On remarque le double sens que revêt ici le mot lois : principes de fonctionnement, mais aussi impératifs moraux. L’ancêtre a édicté la loi, à tous les sens du terme. 

Si Ponge met l’accent sur le « monde des textes », sur la matière verbale, c’est qu’il manifeste le besoin désormais de se situer par rapport à des modèles littéraires, et non plus essentiellement picturaux – comme cela avait été le cas pendant la période d’après-guerre. Il souligne lui-même cette évolution :

‘Cela [l’exemple d’une perfection] peut s’obtenir parfois des leçons d’une autre technique (peinture, architecture, musique). Peut-être moins dangereux. Pourtant il se trouve que nous nous servons encore du même langage que Malherbe, et nous pensons être assez fort (…) pour ne pas craindre une telle leçon et en utiliser l’exemple, plutôt qu’il ne nous desserve (ibid., 28).’
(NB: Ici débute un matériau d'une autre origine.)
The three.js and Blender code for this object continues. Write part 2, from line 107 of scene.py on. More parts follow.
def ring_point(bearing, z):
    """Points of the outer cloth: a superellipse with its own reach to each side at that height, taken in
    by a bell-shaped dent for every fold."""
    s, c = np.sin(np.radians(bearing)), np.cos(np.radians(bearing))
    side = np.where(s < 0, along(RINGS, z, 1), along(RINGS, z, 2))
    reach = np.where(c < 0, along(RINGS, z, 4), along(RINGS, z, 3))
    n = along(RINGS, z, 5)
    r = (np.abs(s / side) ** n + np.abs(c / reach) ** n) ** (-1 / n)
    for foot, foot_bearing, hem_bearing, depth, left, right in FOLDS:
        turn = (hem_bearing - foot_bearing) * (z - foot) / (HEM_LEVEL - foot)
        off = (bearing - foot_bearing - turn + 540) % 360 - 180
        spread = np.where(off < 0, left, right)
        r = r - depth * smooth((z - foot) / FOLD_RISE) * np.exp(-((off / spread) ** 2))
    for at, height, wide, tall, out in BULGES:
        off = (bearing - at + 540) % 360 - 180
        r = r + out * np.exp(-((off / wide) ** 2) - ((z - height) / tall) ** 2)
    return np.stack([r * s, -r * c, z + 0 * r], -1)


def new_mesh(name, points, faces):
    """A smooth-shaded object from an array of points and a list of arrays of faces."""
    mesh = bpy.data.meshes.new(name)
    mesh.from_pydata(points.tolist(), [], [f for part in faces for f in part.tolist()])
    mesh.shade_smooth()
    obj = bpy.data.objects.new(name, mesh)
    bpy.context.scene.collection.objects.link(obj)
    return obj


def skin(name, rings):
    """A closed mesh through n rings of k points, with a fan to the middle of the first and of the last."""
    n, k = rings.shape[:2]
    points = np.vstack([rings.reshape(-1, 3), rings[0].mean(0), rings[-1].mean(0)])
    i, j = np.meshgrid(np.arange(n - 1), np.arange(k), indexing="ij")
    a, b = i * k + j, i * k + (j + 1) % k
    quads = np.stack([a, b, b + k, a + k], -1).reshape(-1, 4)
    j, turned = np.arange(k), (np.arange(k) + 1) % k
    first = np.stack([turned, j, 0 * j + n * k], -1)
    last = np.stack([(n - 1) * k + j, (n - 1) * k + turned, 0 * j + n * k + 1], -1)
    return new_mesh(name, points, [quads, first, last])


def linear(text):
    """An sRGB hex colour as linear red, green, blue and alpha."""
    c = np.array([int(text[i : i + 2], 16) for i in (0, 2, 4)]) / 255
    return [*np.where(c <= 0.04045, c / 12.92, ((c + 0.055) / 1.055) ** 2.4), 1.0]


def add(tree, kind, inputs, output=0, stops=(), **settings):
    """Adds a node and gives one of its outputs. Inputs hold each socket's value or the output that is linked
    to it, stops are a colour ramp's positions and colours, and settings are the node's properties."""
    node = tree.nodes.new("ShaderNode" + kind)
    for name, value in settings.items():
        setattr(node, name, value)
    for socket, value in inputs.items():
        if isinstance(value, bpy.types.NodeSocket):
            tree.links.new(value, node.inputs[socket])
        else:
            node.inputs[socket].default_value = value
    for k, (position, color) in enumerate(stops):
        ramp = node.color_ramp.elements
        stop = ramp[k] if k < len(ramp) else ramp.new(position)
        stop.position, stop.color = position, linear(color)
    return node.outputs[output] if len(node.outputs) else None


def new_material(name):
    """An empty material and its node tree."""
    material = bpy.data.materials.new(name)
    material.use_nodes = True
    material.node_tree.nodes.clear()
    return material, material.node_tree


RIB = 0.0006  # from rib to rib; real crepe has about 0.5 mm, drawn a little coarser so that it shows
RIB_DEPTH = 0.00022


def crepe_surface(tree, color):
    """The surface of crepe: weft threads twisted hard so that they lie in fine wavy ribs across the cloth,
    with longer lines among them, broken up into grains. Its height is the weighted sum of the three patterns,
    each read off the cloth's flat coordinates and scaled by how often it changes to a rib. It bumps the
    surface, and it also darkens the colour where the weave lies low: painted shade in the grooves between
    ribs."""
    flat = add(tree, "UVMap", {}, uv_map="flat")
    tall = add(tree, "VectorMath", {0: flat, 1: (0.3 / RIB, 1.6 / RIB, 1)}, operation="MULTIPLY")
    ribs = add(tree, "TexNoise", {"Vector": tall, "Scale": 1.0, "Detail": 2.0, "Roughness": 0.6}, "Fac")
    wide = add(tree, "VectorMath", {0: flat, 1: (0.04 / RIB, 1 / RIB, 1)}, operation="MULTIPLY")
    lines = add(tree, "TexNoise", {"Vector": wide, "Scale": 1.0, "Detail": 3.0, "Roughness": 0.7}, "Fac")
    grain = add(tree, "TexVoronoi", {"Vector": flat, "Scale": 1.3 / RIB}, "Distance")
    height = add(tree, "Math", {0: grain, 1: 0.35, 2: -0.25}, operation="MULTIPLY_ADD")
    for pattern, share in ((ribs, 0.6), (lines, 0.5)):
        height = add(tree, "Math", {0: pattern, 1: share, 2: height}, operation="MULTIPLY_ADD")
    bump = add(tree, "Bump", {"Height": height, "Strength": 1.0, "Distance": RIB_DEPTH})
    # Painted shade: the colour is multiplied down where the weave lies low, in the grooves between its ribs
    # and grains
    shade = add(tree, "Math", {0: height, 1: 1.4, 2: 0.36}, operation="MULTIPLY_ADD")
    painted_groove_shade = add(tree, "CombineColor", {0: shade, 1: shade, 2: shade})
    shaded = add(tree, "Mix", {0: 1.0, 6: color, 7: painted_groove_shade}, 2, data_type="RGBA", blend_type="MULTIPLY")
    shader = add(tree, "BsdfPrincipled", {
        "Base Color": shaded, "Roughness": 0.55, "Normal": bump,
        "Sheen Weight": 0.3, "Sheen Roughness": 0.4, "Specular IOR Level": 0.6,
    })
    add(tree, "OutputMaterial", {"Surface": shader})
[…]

C’est en effet d’abord par un rapatriement dans la langue que se fait, grâce à Malherbe, le rapatriement de Ponge en littérature

Notes
656.

Et ceci au moment même (l’été 1951) où Ponge évoque dans « Joca Seria » « la destruction et refonte des valeurs », selon un paradoxe que j’ai mentionné plus haut.

657.

Quelles sont ces « valeurs anciennes » ? Si dans Le Savon de 1946 elles étaient définies comme « le beau » et « le délicat », dans le Malherbe elles ont une connotation essentiellement morale et virile : « Fierté, ardeur, goût de la difficulté (…), Raison, sagesse, jugement, ménagement » (ibid., 12), « vertu » et « ordre » (ibid., 26).

658.

Cette capacité est revendiquée avec orgueil : « Qui est assez fort pour oser être d’avant-garde et amoureux des anciens ? » (ibid., 16).